The Groom Wore Spurs —  directed by Richard Whorf. Low Comedy. A cowboy singing star who cannot sing, act, rope, and is afraid of horses gets in dutch with gamblers. 84 minutes Black and White 1951

* * *

Two expert light comedians work a script that is more hole-shot than a balsa tree in a termite colony. You might call it a Thirties musical without the dancing and without the songs. Jack Carson plays a bogus cowboy super-star, and he is plump and droll and haughty. Were there a script to stand on, he would be very funny. Ginger Rogers plays the wife he marries on the fly. Looking at her, in her early forties here, she is a performer in full possession of her powers, a master chef with no ingredient but peanut butter. It is sad to realize how there was no lasting place for her in film. It may have been because she was not willing to play mothers. Or at any rate not willing to play anything other than romantic leads. Or not willing to work in genres opening up in serious drama . Or…. Oh, it is foolish to speculate! She is so likable, such a master of film acting — responsive, ready, expressive. Of course, one wonders what she really was beyond being a film star who loved hard work. On screen, somewhat acerbic, yes, as were many of the female stars of the day, quick witted, good looking, with a splendid figure that looked well in clothes. She wouldn’t be convincing in costume pieces, of course, and she perhaps would not have been able to give herself fully to a part such as Stanwyck’s in Double Indemnity, so, although she performed a couple, those heavy women’s roles would have passed her by. Oh, it is foolish to speculate!  I like her a lot. I like her moves and her vocal placement and her face and her way with her lines. I only wish she had been able to go on making movies. But some actors never allow themselves to grow old. Old. I once saw her in Santa Fe at a Festival honoring her. — this was not long before she died. They played Lady In The Dark, one of her Grand Roles, a bore.
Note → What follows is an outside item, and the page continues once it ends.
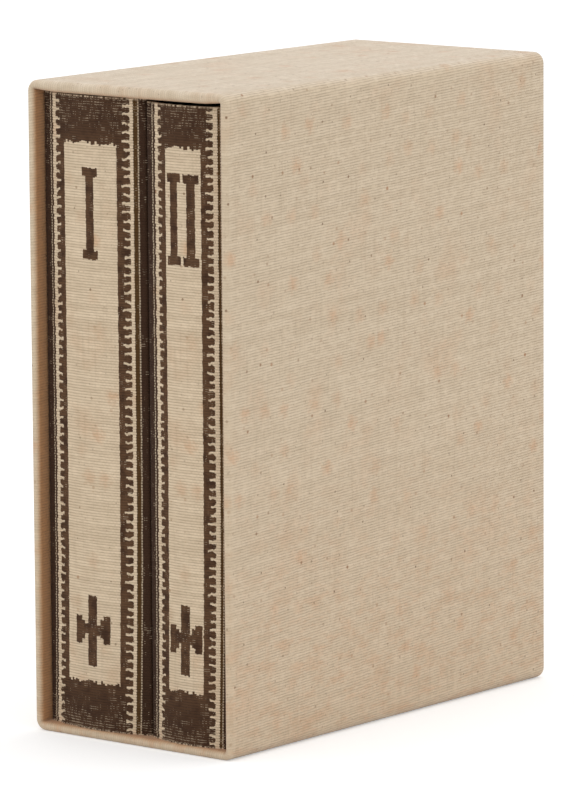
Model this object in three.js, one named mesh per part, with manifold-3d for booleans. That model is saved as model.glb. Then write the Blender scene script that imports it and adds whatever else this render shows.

But still, I was thrilled awaiting her appearance on the stage of the Lensic.  She came out dressed like a Palm Beach cabana — in a massive, baby-blue gown, ornate and wonder-frill and awful — and spoke righteously about the hard work of the old days, as though young folks now did not know what hard work was. Maybe it was true of her by then, as was said when she did Hello, Dolly! on Broadway, that off-stage she was just no fun. But on screen she was a saucy all-American delight. Ah yes, it is foolish to speculate, is it not?